#### [Exercise instructions]
Return only the lines running from the line with "angle = (index" down to the line with "zip(*points))), Vector(map(max, zip(*points)))", both included, exactly as they appear.

#### [Given records]
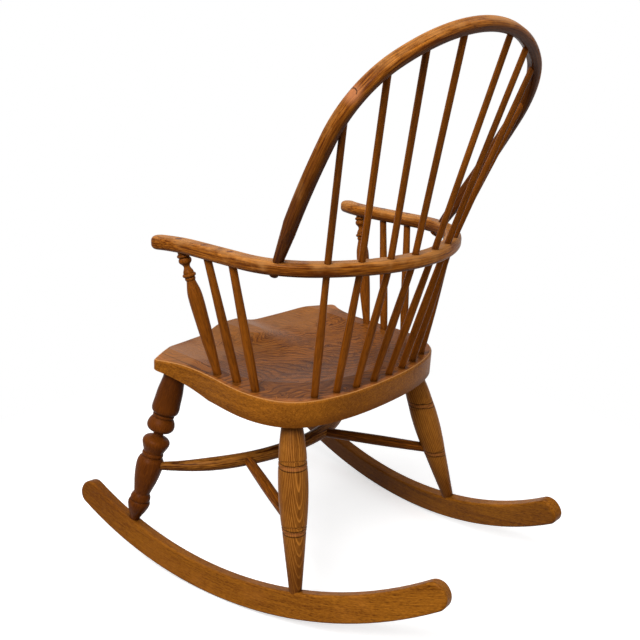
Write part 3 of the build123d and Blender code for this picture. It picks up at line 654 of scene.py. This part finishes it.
class CHAIR_OT_stretchers(bpy.types.Operator):
    """Bent crinoline stretcher and its two spurs"""
    bl_idname = "chair.stretchers"
    bl_label = "Stretchers"

    def execute(self, context):
        wood = context.scene.chair_timber
        self.crinoline(wood)
        for name, side in SIDES.items():
            self.spur(wood, name, side)
        return {"FINISHED"}

    def crinoline(self, wood):
        f = Finish("crinoline_stretcher")
        behind = f.y - CRINOLINE_CENTRE[0]
        outside = f.length(f.x, behind) - CRINOLINE_RADIUS
        above = f.z - CRINOLINE_CENTRE[1] - behind * CRINOLINE_CLIMB
        along = f.maths("ARCTAN2", f.x, behind) * CRINOLINE_RADIUS
        place = (outside, above, along)
        made = timber(f, place, wood.turned_dark, wood.leg_light, ring=wood.ring, **CRINOLINE_GRAIN)
        finish_piece(f, "crinoline_stretcher", made, wood.grime_and_shade)

    def spur(self, wood, name, side):
        node = f"spur_stretcher_{name}"
        f = Finish(node)
        front, rear = (on_side(point, side) for point in SPURS[name])
        behind = f.y - front[1]
        length = rear[1] - front[1]
        across = f.x - front[0] - behind * ((rear[0] - front[0]) / length)
        over = f.z - front[2] - behind * ((rear[2] - front[2]) / length)
        place = (across, over, f.y)
        seed = SPUR_SEED + side
        made = timber(f, place, wood.stick_dark, wood.stick_light, seed, wood.ring, **SPUR_GRAIN)
        finish_piece(f, node, made, wood.grime_and_shade)


class CHAIR_OT_runners(bpy.types.Operator):
    """Sawn runners with straight grain along their length"""
    bl_idname = "chair.runners"
    bl_label = "Runners"

    def execute(self, context):
        wood = context.scene.chair_timber
        for name, side in SIDES.items():
            f = Finish(f"rocker_{name}")
            seed = RUNNER_SEEDS[0] + side * RUNNER_SEEDS[1]
            made = timber(f, self.place(f, side), wood.runner_dark, wood.runner_light, seed, **RUNNER_GRAIN)
            scuffs = f.cloud(f.place, (9, 9, 18), detail=3.0)
            colour = f.mix(made[0], RUNNER_WEAR, f.step(scuffs, 0.5, 0.8) * 0.4)
            # painted shade on each runner, darker towards its front and more so on the right one
            shade = (1 - f.step(f.y, *RUNNER_SHADE_Y)) * RUNNER_SHADE[name]
            colour = f.mix(colour, wood.runner_dark, shade)
            finish_piece(f, f"rocker_{name}", (colour, *made[1:]), wood.grime_and_shade)
        return {"FINISHED"}

    def place(self, f, side):
        """Place across, over and along a runner that is toed out and canted."""
        sideways = f.x * side - RUNNER_TRACK[0]
        behind = f.y - RUNNER_TRACK[1]
        outward = sideways * math.cos(RUNNER_TOE) + behind * math.sin(RUNNER_TOE)
        along = behind * math.cos(RUNNER_TOE) - sideways * math.sin(RUNNER_TOE)
        across = outward * math.cos(RUNNER_CANT) + f.z * math.sin(RUNNER_CANT)
        height = f.z * math.cos(RUNNER_CANT) - outward * math.sin(RUNNER_CANT)
        swing = f.y - RUNNER_CENTRE[0]
        return across, height - swing * swing * (RUNNER_GRAIN_BEND / RUNNER_CENTRE[1]), along


class CHAIR_OT_wedges(bpy.types.Operator):
    """Wedges in the tenons on top of the arms"""
    bl_idname = "chair.wedges"
    bl_label = "Wedges"

    def execute(self, context):
        wood = context.scene.chair_timber
        f = Finish("tenon_wedge")
        darkest = shaded(wood.turned_dark, 0.5)
        made = timber(f, f.place, darkest, wood.turned_dark, **WEDGE_GRAIN)
        material = f.varnish(*made, WEDGE_BUMP)
        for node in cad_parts:
            if node.startswith("wedge_"):
                clothe(node, material)
        return {"FINISHED"}


# ---------------------------------------------------------------- studio
class CHAIR_OT_studio(bpy.types.Operator):
    """Pale floor, soft lamps and the camera"""
    bl_idname = "chair.studio"
    bl_label = "Studio"

    def execute(self, context):
        studio = context.scene.chair_studio
        bpy.ops.object.select_all(action="DESELECT")
        self.floor(studio)
        self.sky(context.scene, studio)
        for name, (place, size) in LAMPS.items():
            self.lamp(f"{name}_lamp", place, size, getattr(studio, name))
        self.camera(context.scene, studio)
        context.scene.view_settings.view_transform = "Standard"
        return {"FINISHED"}

    def floor(self, studio):
        """A floor that keeps the chair's shadow and turns white further out."""
        bpy.ops.mesh.primitive_plane_add(size=FLOOR_SIZE, location=(0, 0, -FLOOR_DROP))
        floor = bpy.context.object
        floor.name = "studio_floor"
        f = Finish("studio_floor")
        paint = f.node("ShaderNodeBsdfDiffuse", sockets={"Color": studio.backdrop})
        glow = f.node("ShaderNodeEmission", sockets={"Color": WHITE, "Strength": FLOOR_GLOW})
        lit = f.node("ShaderNodeAddShader", sockets={0: paint, 1: glow})
        white = f.node("ShaderNodeEmission", sockets={"Color": WHITE, "Strength": 1.0})
        fade = f.step(f.length(f.x, f.y), *FLOOR_FADE)
        seen = f.node("ShaderNodeMixShader", sockets={0: fade, 1: lit, 2: white})
        bounce = f.node("ShaderNodeBsdfDiffuse", sockets={"Color": studio.bounce})
        surface = f.node("ShaderNodeMixShader", sockets={0: f.bright_ray(), 1: bounce, 2: seen})
        f.node("ShaderNodeOutputMaterial", sockets={"Surface": surface})
        floor.data.materials.append(f.material)

    def sky(self, scene, studio):
        """Even light from all round, which the camera sees as white."""
        world = bpy.data.worlds.new("studio_light")
        world.use_nodes = True
        scene.world = world
        w = Nodes(world.node_tree)
        level = w.node("ShaderNodeMapRange", sockets={0: w.bright_ray(), 3: studio.sky, 4: 1.0})
        light = w.node("ShaderNodeBackground", sockets={"Color": WHITE, "Strength": level})
        w.node("ShaderNodeOutputWorld", sockets={"Surface": light})

    def lamp(self, name, place, size, power):
        """A square lamp that points at the middle of the chair."""
        bpy.ops.object.light_add(type="AREA", location=place)
        lamp = bpy.context.object
        lamp.name = name
        lamp.data.size = size
        lamp.data.energy = power
        aim = Vector(LAMP_AIM) - Vector(place)
        lamp.rotation_euler = aim.to_track_quat("-Z", "Y").to_euler()

    def camera(self, scene, studio):
        turn = Euler([math.radians(angle) for angle in CAMERA_TURN])
        bpy.ops.object.camera_add(location=CAMERA_PLACE, rotation=turn)
        camera = bpy.context.object
        camera.name = "studio_camera"
        camera.data.sensor_fit = "HORIZONTAL"
        camera.data.sensor_width = SENSOR_WIDTH
        camera.data.lens = studio.lens
        scene.camera = camera


class CHAIR_PT_sidebar(bpy.types.Panel):
    bl_label = "Rocking chair"
    bl_idname = "CHAIR_PT_sidebar"
    bl_space_type = "VIEW_3D"
    bl_region_type = "UI"
    bl_category = "Rocking chair"

    def draw(self, context):
        for group in (context.scene.chair_timber, context.scene.chair_studio):
            box = self.layout.box()
            for name in group.__annotations__:
                box.prop(group, name)
        for step in STEPS:
            self.layout.operator(step.bl_idname)


STEPS = (CHAIR_OT_studio, CHAIR_OT_seat, CHAIR_OT_legs, CHAIR_OT_sticks, CHAIR_OT_bows, CHAIR_OT_stretchers,
         CHAIR_OT_runners, CHAIR_OT_wedges)
CLASSES = (ChairTimber, ChairStudio, *STEPS, CHAIR_PT_sidebar)


def register():
    for made in CLASSES:
        bpy.utils.register_class(made)
    bpy.types.Scene.chair_timber = PointerProperty(type=ChairTimber)
    bpy.types.Scene.chair_studio = PointerProperty(type=ChairStudio)


def unregister():
    del bpy.types.Scene.chair_studio
    del bpy.types.Scene.chair_timber
    for made in reversed(CLASSES):
        bpy.utils.unregister_class(made)


def main():
    """Dresses the chair."""
    register()
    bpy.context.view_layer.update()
    for step in STEPS:
        area, name = step.bl_idname.split(".")
        getattr(getattr(bpy.ops, area), name)()


if __name__ == "__main__":
    main()
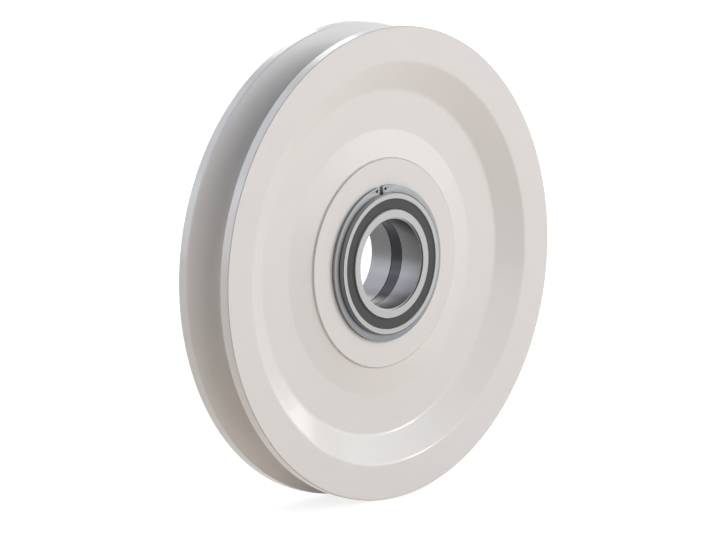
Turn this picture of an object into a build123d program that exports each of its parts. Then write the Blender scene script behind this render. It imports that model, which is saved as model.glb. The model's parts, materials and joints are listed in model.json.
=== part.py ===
from build123d import *
import os
from math import cos, radians, sin, tan

# Cast nylon wire rope sheave on a sealed double-row full-complement cylindrical roller bearing.
# The spin axis is Y, the front face looks along -Y, and the origin is the middle of the bore.
# All sizes are in millimetres.

# Sheave wheel
rim_radius = 157.5
rim_width = 44.0
rim_face_inner_radius = 134.0
web_outer_radius = 115.0
web_thickness = 23.4
hub_foot_radius = 88.5
hub_face_radius = 70.0
hub_width = 33.6
hub_step = 1.5
rim_edge_chamfer = 0.8
rim_face_edge_radius = 4.0
web_rim_blend_radius = 5.0
web_hub_blend_radius = 4.0

# Rope groove, cut for a 16 mm rope
groove_root_radius = 8.5
groove_half_angle = 22.5
groove_mouth_width = 30.0
groove_mouth_chamfer = 1.0
groove_overcut = 2.0

# Bearing envelope
bore_radius = 30.0
bearing_radius = 47.5
inner_ring_width = 46.0
outer_ring_width = 45.0

# Rollers: full complement, one set each side of the outer ring's middle rib
rollers_per_row = 24
roller_radius = 4.8
roller_length = 13.4
pitch_radius = 38.8
roller_play = 0.2
roller_end_play = 0.1
middle_rib_width = 3.0

# Outer ring
outer_rib_radius = 41.2
outer_ring_end_chamfer = 0.7
seal_seat_radius = 43.45

# Inner ring halves
inner_rib_radius = 36.5
bore_chamfer = 0.9
inner_rib_chamfer = 0.3

# Rolled-in strip that ties the two inner ring halves together
strip_width = 8.8
strip_groove_width = 9.4
strip_hook = 0.5
strip_groove_depth = 1.2
strip_recess = 0.15

# Seals
seal_thickness = 3.5
seal_recess = 0.4
seal_edge_chamfer = 0.25
lip_clearance = 0.1
lip_land = 0.8
lip_groove_depth = 0.8

# Snap rings
snap_ring_radius = 52.25
snap_ring_thickness = 2.5
snap_groove_radius = 45.6
snap_groove_play = 0.1
snap_ring_gap = 3.0
snap_ring_gap_turn = 7.5
plier_hole_radius = 1.0
plier_hole_spacing = 8.4
plier_hole_circle_radius = 49.9

# Worked out from the sizes above
rim_half = rim_width / 2
web_half = web_thickness / 2
hub_half = hub_width / 2
inner_half = inner_ring_width / 2
outer_half = outer_ring_width / 2
inner_raceway_radius = pitch_radius - roller_radius - roller_play
outer_raceway_radius = pitch_radius + roller_radius + roller_play
row_start = middle_rib_width / 2 + roller_end_play
row_end = row_start + roller_length + roller_end_play
groove_slope = radians(groove_half_angle)
mouth_reach = groove_mouth_width / 2 * cos(groove_slope) - groove_root_radius
groove_root_centre = rim_radius - mouth_reach / sin(groove_slope)


def write(piece, name):
    """Label a finished piece and write it to its own file."""
    piece.part.label = name
    export_step(piece.part, f"parts/{name}.step")


def corner(sketch, x, y):
    """The sketch's corner nearest to a point."""
    return sketch.vertices().sort_by_distance((x, y, 0))[0]


# The profiles below lie in the XY plane, with X the radius and Y the place along the axis.


def make_sheave():
    """One-piece wheel: grooved rim, dished web and thicker hub, alike on both sides."""
    flank_x = groove_root_centre - groove_root_radius * sin(groove_slope)
    flank_y = groove_root_radius * cos(groove_slope)
    outside_x = rim_radius + groove_overcut
    outside_y = flank_y + (outside_x - flank_x) * tan(groove_slope)
    with BuildPart() as sheave:
        with BuildSketch(Plane.XY) as section:
            with BuildLine():
                Polyline(
                    (bearing_radius, 0),
                    (bearing_radius, hub_half),
                    (hub_face_radius, hub_half),
                    (hub_face_radius, hub_half - hub_step),
                    (hub_foot_radius, web_half),
                    (web_outer_radius, web_half),
                    (rim_face_inner_radius, rim_half),
                    (rim_radius, rim_half),
                    (rim_radius, 0),
                    close=True,
                )
            make_face()
            fillet(corner(section, hub_foot_radius, web_half), web_hub_blend_radius)
            fillet(corner(section, web_outer_radius, web_half), web_rim_blend_radius)
            fillet(corner(section, rim_face_inner_radius, rim_half), rim_face_edge_radius)
            chamfer(corner(section, rim_radius, rim_half), rim_edge_chamfer)
            mirror(about=Plane.XZ)
            with BuildLine():
                ThreePointArc(
                    (flank_x, flank_y),
                    (groove_root_centre - groove_root_radius, 0),
                    (flank_x, -flank_y),
                )
                Polyline(
                    (flank_x, -flank_y),
                    (outside_x, -outside_y),
                    (outside_x, outside_y),
                    (flank_x, flank_y),
                )
            make_face(mode=Mode.SUBTRACT)
            for side in (1, -1):
                mouth = corner(section, rim_radius, side * groove_mouth_width / 2)
                chamfer(mouth, groove_mouth_chamfer)
        revolve(axis=Axis.Y)
    return sheave


def make_outer_ring():
    """Outer ring with three inner ribs, a seal seat at each end and two snap ring grooves."""
    groove_end = hub_half + snap_ring_thickness + snap_groove_play
    seat_end = outer_half - seal_recess - seal_thickness
    with BuildPart() as ring:
        with BuildSketch(Plane.XY):
            with BuildLine():
                Polyline(
                    (outer_rib_radius, 0),
                    (outer_rib_radius, middle_rib_width / 2),
                    (outer_raceway_radius, middle_rib_width / 2),
                    (outer_raceway_radius, row_end),
                    (outer_rib_radius, row_end),
                    (outer_rib_radius, seat_end),
                    (seal_seat_radius, seat_end),
                    (seal_seat_radius, outer_half),
                    (bearing_radius - outer_ring_end_chamfer, outer_half),
                    (bearing_radius, outer_half - outer_ring_end_chamfer),
                    (bearing_radius, groove_end),
                    (snap_groove_radius, groove_end),
                    (snap_groove_radius, hub_half),
                    (bearing_radius, hub_half),
                    (bearing_radius, 0),
                    close=True,
                )
            make_face()
            mirror(about=Plane.XZ)
        revolve(axis=Axis.Y)
    return ring


def make_inner_ring_half(side):
    """One of the two inner ring halves, from the split at mid-width to its end rib."""
    with BuildPart() as half:
        with BuildSketch(Plane.XY):
            with BuildLine():
                Polyline(
                    (bore_radius + strip_groove_depth, 0),
                    (inner_raceway_radius, 0),
                    (inner_raceway_radius, side * row_end),
                    (inner_rib_radius, side * row_end),
                    (inner_rib_radius, side * (inner_half - inner_rib_chamfer)),
                    (inner_rib_radius - inner_rib_chamfer, side * inner_half),
                    (bore_radius + bore_chamfer, side * inner_half),
                    (bore_radius, side * (inner_half - bore_chamfer)),
                    (bore_radius, side * strip_groove_width / 2),
                    (bore_radius + strip_groove_depth, side * (strip_groove_width / 2 + strip_hook)),
                    close=True,
                )
            make_face()
        revolve(axis=Axis.Y)
    return half


def make_strip():
    """Steel strip rolled into the bore, its edges spread behind the two halves."""
    back_half = strip_groove_width / 2 + strip_hook
    with BuildPart() as strip:
        with BuildSketch(Plane.XY):
            with BuildLine():
                Polyline(
                    (bore_radius + strip_recess, -strip_width / 2),
                    (bore_radius + strip_groove_depth, -back_half),
                    (bore_radius + strip_groove_depth, back_half),
                    (bore_radius + strip_recess, strip_width / 2),
                    close=True,
                )
            make_face()
        revolve(axis=Axis.Y)
    return strip


def make_seal(side):
    """Moulded seal pressed into the outer ring, with two lips that run on the inner ring's rib."""
    face = outer_half - seal_recess
    back = face - seal_thickness
    lip_radius = inner_rib_radius + lip_clearance
    with BuildPart() as seal:
        with BuildSketch(Plane.XY):
            with BuildLine():
                Polyline(
                    (lip_radius, side * (face - seal_edge_chamfer)),
                    (lip_radius + seal_edge_chamfer, side * face),
                    (seal_seat_radius - seal_edge_chamfer, side * face),
                    (seal_seat_radius, side * (face - seal_edge_chamfer)),
                    (seal_seat_radius, side * back),
                    (lip_radius, side * back),
                    (lip_radius + lip_groove_depth, side * (back + lip_land)),
                    (lip_radius + lip_groove_depth, side * (face - 2 * lip_land)),
                    (lip_radius, side * (face - lip_land)),
                    close=True,
                )
            make_face()
        revolve(axis=Axis.Y)
    return seal


def make_snap_ring(side):
    """Open retaining ring in the outer ring's groove, with two plier holes at its gap."""
    # The sketch plane's normal is -Y, so the front ring is at a positive offset.
    near = -side * hub_half if side < 0 else -side * (hub_half + snap_ring_thickness)
    with BuildPart() as ring:
        with BuildSketch(Plane.XZ.offset(near)) as outline:
            Circle(snap_ring_radius)
            Circle(snap_groove_radius, mode=Mode.SUBTRACT)
            with Locations(Rotation(0, 0, -side * snap_ring_gap_turn)):
                with Locations((0, snap_ring_radius)):
                    gap_height = 2 * (snap_ring_radius - snap_groove_radius) + 1
                    Rectangle(snap_ring_gap, gap_height, mode=Mode.SUBTRACT)
                with Locations((0, plier_hole_circle_radius)):
                    with GridLocations(plier_hole_spacing, 1, 2, 1):
                        Circle(plier_hole_radius, mode=Mode.SUBTRACT)
        extrude(amount=snap_ring_thickness)
    return ring


def make_roller(side, angle):
    """One plain cylindrical roller of a row, at its angle from +X."""
    centre = (
        pitch_radius * cos(radians(angle)),
        side * (row_start + roller_length / 2),
        pitch_radius * sin(radians(angle)),
    )
    with BuildPart() as roller:
        with BuildSketch(Plane(origin=centre, z_dir=(0, 1, 0))):
            Circle(roller_radius)
        extrude(amount=roller_length / 2, both=True)
    return roller


os.makedirs("parts", exist_ok=True)

write(make_sheave(), "sheave")
write(make_outer_ring(), "bearing_outer_ring")
write(make_strip(), "inner_ring_strip")
for end, side in (("front", -1), ("rear", 1)):
    write(make_inner_ring_half(side), f"inner_ring_{end}")
    write(make_seal(side), f"seal_{end}")
    write(make_snap_ring(side), f"snap_ring_{end}")
    for index in range(rollers_per_row):
        # The rear row stands half a roller further round than the front one.
        stagger = 0.5 if side > 0 else 0
        angle = (index + stagger) * 360 / rollers_per_row
        write(make_roller(side, angle), f"{end}_roller_{index + 1:02d}")
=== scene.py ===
"""The looks of a cast polyamide wire rope sheave on its sealed roller bearing.

The spin axis is Y, the front looks along -Y, Z is up, and the origin is the middle of the bore.
Sizes are in millimetres, and become metres where a mesh is made.
"""

import json
from math import acos, atan2, ceil, cos, pi, radians, sin, tan

import bmesh
import bpy
from mathutils import Matrix, Vector


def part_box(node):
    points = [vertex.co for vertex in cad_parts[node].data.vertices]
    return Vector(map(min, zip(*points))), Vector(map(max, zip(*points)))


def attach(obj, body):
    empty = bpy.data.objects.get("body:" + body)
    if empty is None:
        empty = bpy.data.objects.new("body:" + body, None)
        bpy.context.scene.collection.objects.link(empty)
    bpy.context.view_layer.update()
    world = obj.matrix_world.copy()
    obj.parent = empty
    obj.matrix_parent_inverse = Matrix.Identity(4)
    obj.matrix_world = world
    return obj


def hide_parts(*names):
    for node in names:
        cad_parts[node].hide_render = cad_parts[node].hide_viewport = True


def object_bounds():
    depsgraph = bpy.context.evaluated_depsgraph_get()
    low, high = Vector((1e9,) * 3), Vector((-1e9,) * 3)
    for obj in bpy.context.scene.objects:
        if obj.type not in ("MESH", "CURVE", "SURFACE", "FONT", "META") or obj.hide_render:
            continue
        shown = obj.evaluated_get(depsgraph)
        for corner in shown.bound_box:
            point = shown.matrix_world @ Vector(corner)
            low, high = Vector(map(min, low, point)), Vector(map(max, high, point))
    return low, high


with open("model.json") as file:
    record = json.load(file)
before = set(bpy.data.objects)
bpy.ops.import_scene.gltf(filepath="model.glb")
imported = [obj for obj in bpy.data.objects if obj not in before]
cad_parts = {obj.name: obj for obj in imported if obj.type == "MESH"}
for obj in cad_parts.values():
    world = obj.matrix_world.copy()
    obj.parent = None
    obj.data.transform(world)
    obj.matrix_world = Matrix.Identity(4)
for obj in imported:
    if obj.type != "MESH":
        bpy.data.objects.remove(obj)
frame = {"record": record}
cad_low, cad_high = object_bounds()

MM = 0.001


def ends(node):
    """A CAD node's outer radius and its two places along the axis, in millimetres."""
    low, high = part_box(node)
    return high.z / MM, low.y / MM, high.y / MM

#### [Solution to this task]
        angle = (index + stagger) * 360 / rollers_per_row
        write(make_roller(side, angle), f"{end}_roller_{index + 1:02d}")
=== scene.py ===
"""The looks of a cast polyamide wire rope sheave on its sealed roller bearing.

The spin axis is Y, the front looks along -Y, Z is up, and the origin is the middle of the bore.
Sizes are in millimetres, and become metres where a mesh is made.
"""

import json
from math import acos, atan2, ceil, cos, pi, radians, sin, tan

import bmesh
import bpy
from mathutils import Matrix, Vector


def part_box(node):
    points = [vertex.co for vertex in cad_parts[node].data.vertices]
    return Vector(map(min, zip(*points))), Vector(map(max, zip(*points)))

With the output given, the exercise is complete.